Per l’ex ministra, il silenzio della premier rappresenterebbe «una grave omissione», indice di un approccio selettivo alle condanne della violenza, che diventano strumento di battaglia politica.
L’accusa di deriva autoritaria
Bindi ha inoltre avvertito sul rischio che simili tragedie vengano usate «per criminalizzare il dissenso». Nel mirino, i decreti sicurezza approvati dal governo, accusati di trasformare «in reato il dissentire o l’essere poveri». Parole pesanti, che riportano il discorso sul piano interno e collegano il caso americano a quello italiano.

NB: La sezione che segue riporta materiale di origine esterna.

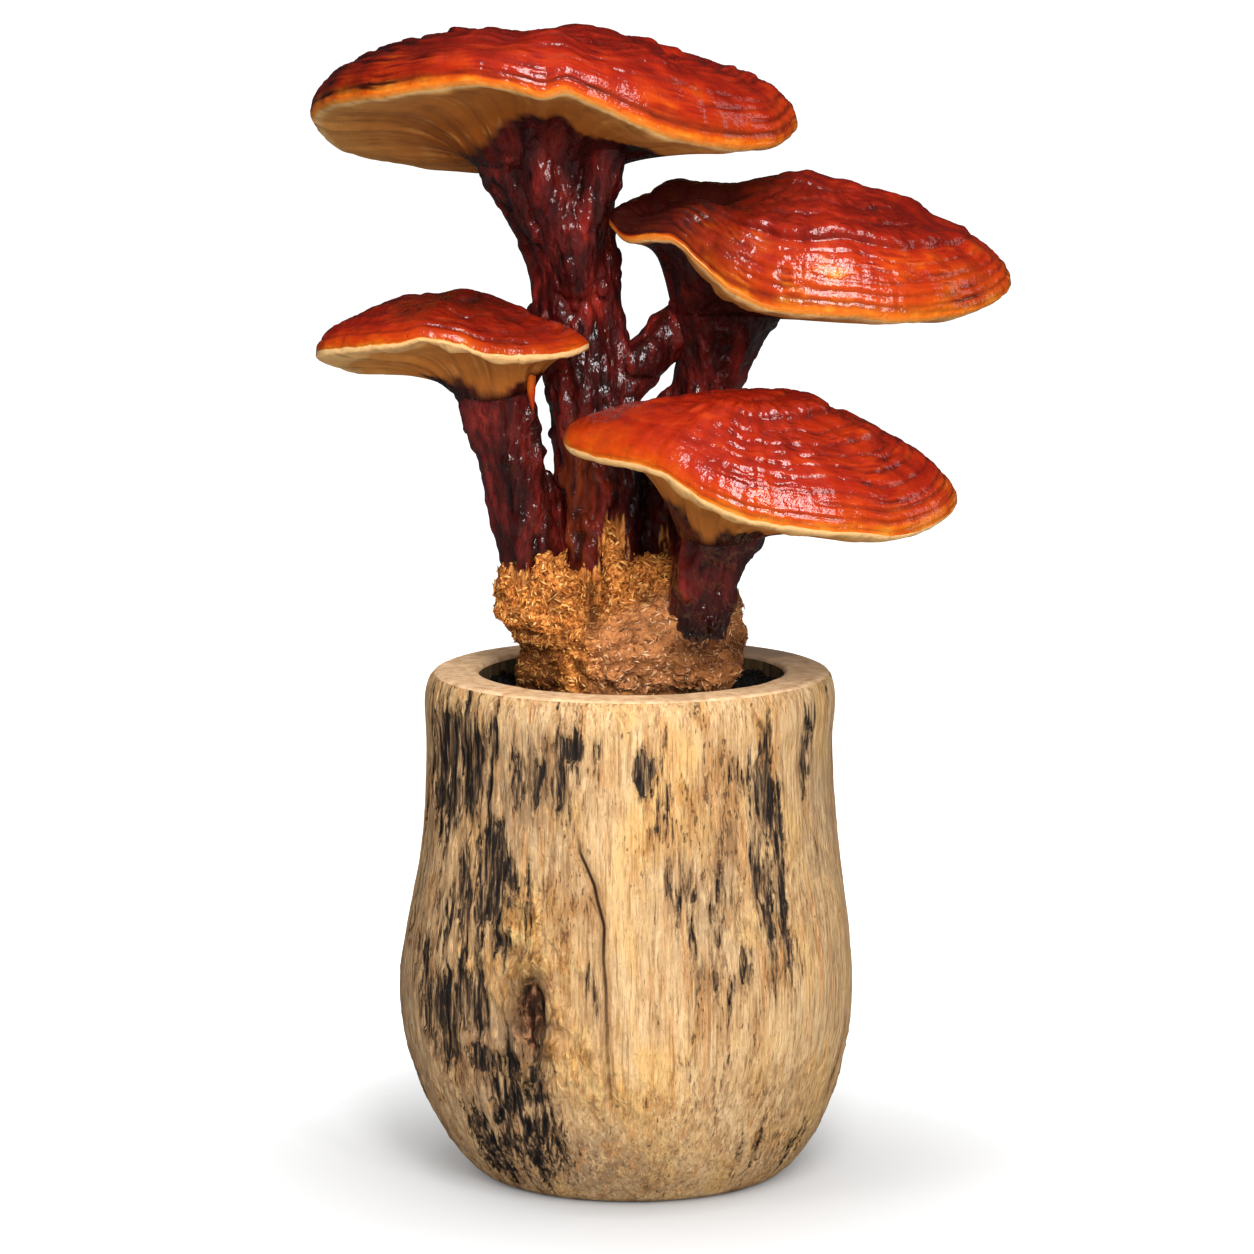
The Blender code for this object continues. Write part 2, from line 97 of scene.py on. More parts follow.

Dal caso Kirk al dibattito interno
Le affermazioni di Bindi hanno spostato il focus dal delitto avvenuto negli Stati Uniti alla gestione del conflitto politico in Italia. Per alcuni osservatori, il collegamento tra l’omicidio Kirk e la mancata condanna dell’assalto alla CGIL appare forzato, ma evidenzia la volontà di portare la discussione sul terreno dell’autoritarismo percepito del governo.
Il rischio di dimenticare la vittima
La polemica, tuttavia, ha un effetto collaterale: la figura di Charlie Kirk, che avrebbe dovuto restare al centro del dibattito come vittima di odio politico, rischia di scomparire dietro le accuse e le contrapposizioni. Così, il caso che poteva unire le forze democratiche contro la violenza viene invece assorbito in nuove divisioni e conflitti interni.